Het Openbaar Ministerie in Rotterdam gaat negen agenten die hun dienstwapen gebruikten tijdens de ‘Coolsingelrellen’ in Rotterdam in november vorig jaar niet vervolgen. Onderzoek door de Rijksrecherche toont aan dat de agenten handelden uit noodweer. De zaak tegen hen is geseponeerd.

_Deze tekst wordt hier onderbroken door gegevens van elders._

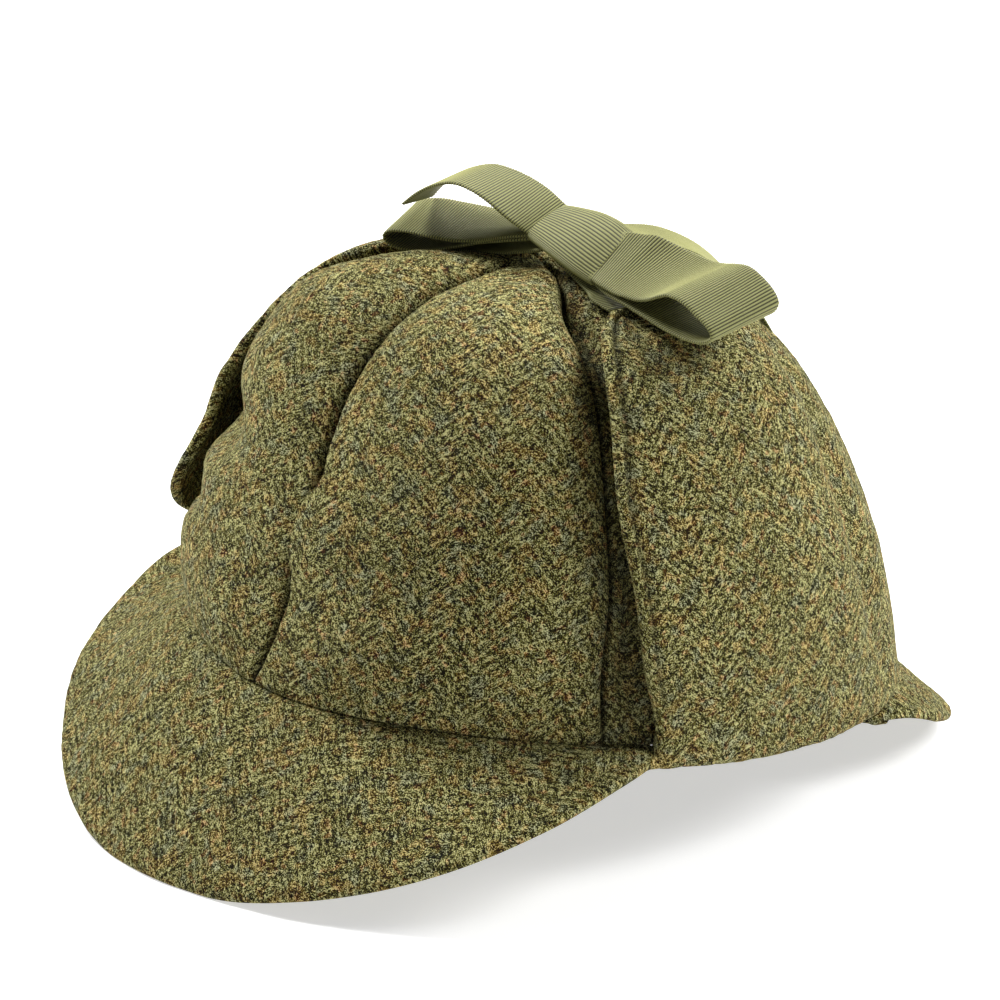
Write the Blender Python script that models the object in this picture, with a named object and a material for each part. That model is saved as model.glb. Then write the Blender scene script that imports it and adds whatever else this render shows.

Een demonstratie tegen coronamaatregelen en het vuurwerkverbod liep volledig uit de hand. Groepen relschoppers richtten vernielingen aan, staken politievoertuigen in brand en vielen agenten en brandweerlieden aan. Die werden bekogeld met zwaar vuurwerk, straatmeubilair en stenen.
Onmiddellijk gevaar
De brandweer had op een bepaald moment de bescherming van de Mobiele Eenheid (ME) van de politie nodig om een brand in de Bulgersteyn te kunnen blussen. Negen agenten moesten daarbij hun dienstwapen gebruiken. De omstandigheden leverden een onmiddellijk gevaar op. Niet alleen voor de agenten zelf, maar ook voor de brandweer, de mensen in het flatgebouw naast de brand en andere omstanders.
Vijf agenten zagen zich genoodzaakt op enig moment gericht op relschoppers te schieten. Daarbij vielen vijf gewonden. De overige vier agenten losten waarschuwingsschoten.
Bij het onderzoek door de Rijksrecherche zijn onder andere beelden van bewakingscamera’s en van sociale media bekeken. Ook zijn meldkamergesprekken van de politie bestudeerd en de betrokken agenten en getuigen gehoord.